Le tensioni sulle pensioni e le voci ricorrenti di un suo possibile siluramento non sono incidenti di percorso. Sono la prova decisiva: rivelano l’incompatibilità tra una minima razionalità economica e l’impianto culturale illiberale del governo Meloni.
Giorgetti prova – con prudenza quasi eccessiva – a ricordare che senza crescita, concorrenza e apertura dei mercati il sistema non regge: né le pensioni, né il debito, né lo Stato sociale. Fino a poco tempo fa, l’Italia aveva almeno qualche margine di manovra: una crescita lenta ma positiva, qualche riforma liberale, mercati ancora relativamente aperti. Con la Meloni, tutto questo è peggiorato: stagnazione economica, fiducia nel mercato ridotta, politiche timide o inesistenti a favore della libertà economica. Non per errore: per scelta.
Il suo governo non è liberale, né conservatore-liberale. È un governo illiberale, nel senso pieno del termine: diffida del mercato, teme la concorrenza, preferisce lo stato come scudo e regolatore morale. Da qui l’assenza quasi totale di politiche favorevoli alla libertà economica: niente liberalizzazioni significative, nessuna rottura delle rendite, nessuna fiducia negli individui come attori responsabili.
I dati parlano chiaro: secondo l’Index of Economic Freedom, l’Italia era meglio piazzata fino al 2022, con libertà economica in crescita. Oggi si colloca ottantunesima al mondo, sotto la media europea, con stagnazione dei punteggi e segnali di peggioramento (*)
Anche la libertà civile mostra il segno meno: rapporti europei e Freedom House evidenziano erosione di indipendenza della magistratura, controlli sui media e sulle ONG, segnali di “recessione democratica” rispetto agli anni precedenti (**)
Va ribadito un punto essenziale: libertà e libertà economica sono inseparabili. Non si tratta di scegliere tra spazi civili da una parte e mercati dall’altra: un individuo non è realmente libero se non può decidere come agire economicamente, né un mercato può funzionare senza cittadini capaci di muoversi liberamente al suo interno.
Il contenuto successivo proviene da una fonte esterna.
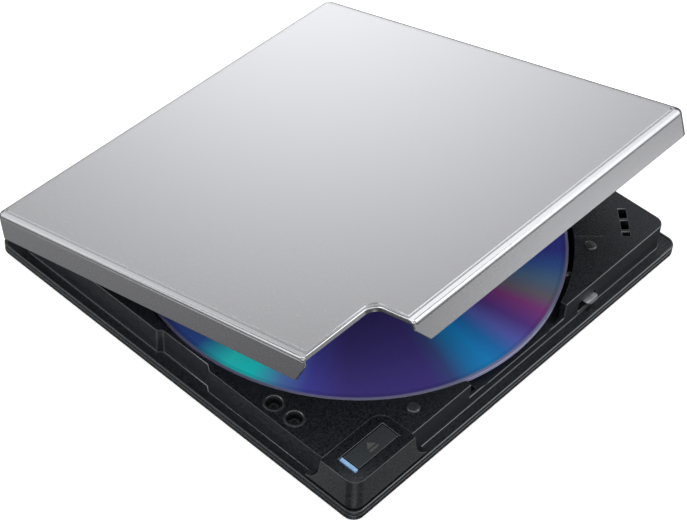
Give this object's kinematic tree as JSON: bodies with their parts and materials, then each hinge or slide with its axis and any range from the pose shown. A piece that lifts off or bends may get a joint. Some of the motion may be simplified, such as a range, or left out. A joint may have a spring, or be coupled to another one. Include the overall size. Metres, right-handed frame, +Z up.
{
  "type": "external optical drive",
  "caption": "Slim square disc drive: a lid hinged at the back over a spindle and disc, an open button in a corner pad, a front latch and a side socket.",
  "frame": {"origin": "on the surface the feet stand on, under the middle of the drive's outline with the lid at its rest angle", "axes": "+Z up, +Y towards the hinge at the back, +X to the right"},
  "size_m": [0.133, 0.134, 0.0499],
  "materials": {
    "textured_black": "fine texture",
    "satin_silver": "satin",
    "liner_black": "smooth",
    "steel": "bright",
    "dark_steel": "dark",
    "zinc": "cast",
    "rubber": "matte",
    "board": "solder mask",
    "chip": "moulded",
    "flex": "film",
    "light_pipe": "clear, lit",
    "lens_glass": "clear",
    "disc": "iridescent",
    "hub_grey": "smooth"
  },
  "bodies": {
    "base": {"bottom_case": "textured_black", "button_board": "board", "button_flex": "flex", "case_screw_1": "dark_steel", "case_screw_2": "dark_steel", "case_screw_3": "dark_steel", "case_screw_4": "dark_steel", "controller_chip": "chip", "corner_pad": "textured_black", "damper_1": "rubber", "damper_2": "rubber", "damper_3": "rubber", "deck_frame": "textured_black", "deck_screw_1": "dark_steel", "deck_screw_2": "dark_steel", "foot_1": "rubber", "foot_2": "rubber", "foot_3": "rubber", "foot_4": "rubber", "guide_rod_back": "steel", "guide_rod_front": "steel", "hinge_pin_left": "steel", "hinge_pin_right": "steel", "latch_solenoid": "dark_steel", "latch_spring": "steel", "led_light_pipe": "light_pipe", "main_board": "board", "memory_chip": "chip", "motor_driver_chip": "chip", "spindle_stator": "dark_steel", "status_led": "light_pipe", "stepper_motor": "zinc", "tact_switch": "chip", "traverse_chassis": "dark_steel", "traverse_flex": "flex", "usb_shell": "steel", "usb_tongue": "chip"},
    "lid": {"lid_shell": "satin_silver", "lid_liner": "liner_black", "lid_striker": "steel", "bumper_left": "rubber", "bumper_right": "rubber"},
    "button": {"open_button": "textured_black"},
    "latch": {"latch_hook": "zinc", "latch_pushrod": "steel"},
    "spindle": {"turntable": "hub_grey", "turntable_pad": "rubber", "disc": "disc"},
    "sled": {"pickup_sled": "zinc"},
    "lens": {"lens_holder": "chip", "objective_lens": "lens_glass"},
    "screw": {"lead_screw": "steel"}
  },
  "joints": [
    {"name": "lid_hinge", "type": "hinge", "parent": "base", "child": "lid", "pos_m": [0, 0.0618, 0.0086], "axis": [-1, 0, 0], "range_deg": [-16.1, 58.9]},
    {"name": "button_press", "type": "slide", "parent": "base", "child": "button", "axis": [0, 0, -1], "range_m": [0, 0.0008], "stiffness_N_per_m": 500, "springref_m": -0.001},
    {"name": "latch_slide", "type": "slide", "parent": "base", "child": "latch", "axis": [-1, 0, 0], "range_m": [0, 0.0018], "stiffness_N_per_m": 300, "springref_m": -0.001},
    {"name": "spindle_spin", "type": "hinge", "parent": "base", "child": "spindle", "pos_m": [0, -0.0034, 0.009], "axis": [0, 0, 1], "continuous": true},
    {"name": "sled_slide", "type": "slide", "parent": "base", "child": "sled", "axis": [0.7071, -0.7071, 0], "range_m": [-0.006, 0.028]},
    {"name": "screw_turn", "type": "hinge", "parent": "base", "child": "screw", "pos_m": [0.0321, -0.01372, 0.0053], "axis": [0.7071, -0.7071, 0], "range_deg": [-721, 3361]},
    {"name": "lens_focus", "type": "slide", "parent": "sled", "child": "lens", "axis": [0, 0, 1], "range_m": [-0.00025, 0.00025], "stiffness_N_per_m": 150}
  ],
  "couplings": [
    {"joint": "screw_turn", "follows": "sled_slide", "rad_per_m": 2094.4}
  ]
}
Per questo parliamo di liberalismo, e non di semplicistico “liberismo” (come invece fa certa sinistra populista, anticapitalista e antiliberale). Per capirsi una dittatura può essere liberista, ma non sarà mai liberale. Si pensi al primo Mussolini, che mise un liberista, De’ Stefani, all’economia (nella foto), o a Pinochet che favorì riforme liberiste. Da ultima la Cina, che non è assolutamente liberale.
Il liberismo riduce il discorso a numeri e profitti, che ovviamente vanno sempre tenuti in considerazione, tuttavia senza mai dimenticare che la libertà è un valore complessivo, civile, politico, economico. In fondo la timidezza di Giorgetti resta più liberista che liberale.
Se vogliamo usare un’espressione più precisa, possiamo parlare di liberalismo economico, ma sempre come parte integrante del liberalismo tout court. Senza questa connessione, ogni politica di controllo, pianificazione o restrizione — dai mercati al lavoro, dall’immigrazione alla concorrenza — mina la libertà stessa che pretende di difendere.
Tornando all’Italia del governo Meloni le politiche sull’immigrazione non sono una deviazione, ma una conferma coerente di questa visione. Il controllo rigido dei flussi non è solo securitario: è l’espressione di una mentalità che rifiuta apertura, mobilità e autoregolazione del mercato del lavoro. Lo Stato “meloniano”, per così dire, non si fida del mercato come non si fida delle persone: seleziona, blocca, amministra, reprime.
Su quest’ultimo punto, si veda quanto accaduto con i “ribelli dell’Aska” (secondo le definizioni della stampa governativa)… Lucidare l’argenteria della polizia e provocare tensione non è casuale: è repressione spettacolare, vecchia ricetta fascista, e serve a dipingere l’opposizione come banda criminale.
Il raffronto tra immigrazione e politiche pro-mercato è impietoso. Dove mancano queste ultime, la prima diventa terreno simbolico su cui esercitare l’illusione del controllo. L’immigrazione occupa lo spazio lasciato vuoto da una politica economica che non osa nemmeno pensare.
Gli italiani, del resto, sono poco liberali: chiedono protezione, non libertà; sicurezza, non concorrenza; ordine, non rischio. E la politica deve adeguarsi.
Questo governo non ha sacrificato il liberalismo per l’immigrazione. Ha sacrificato il liberalismo perché non crede nella libertà. E un paese che diffida della libertà, inclusa quella economica, può illudersi di governare l’immigrazione, ma resterà condannato alla stagnazione.
Sicché, punto che ci preme sottolineare, un timido liberista (attenzione non liberale), come Giorgetti, può apparire ad alcuni sprovveduti come un salvatore della patria liberale. Cosa che, come spiegato, proprio non è.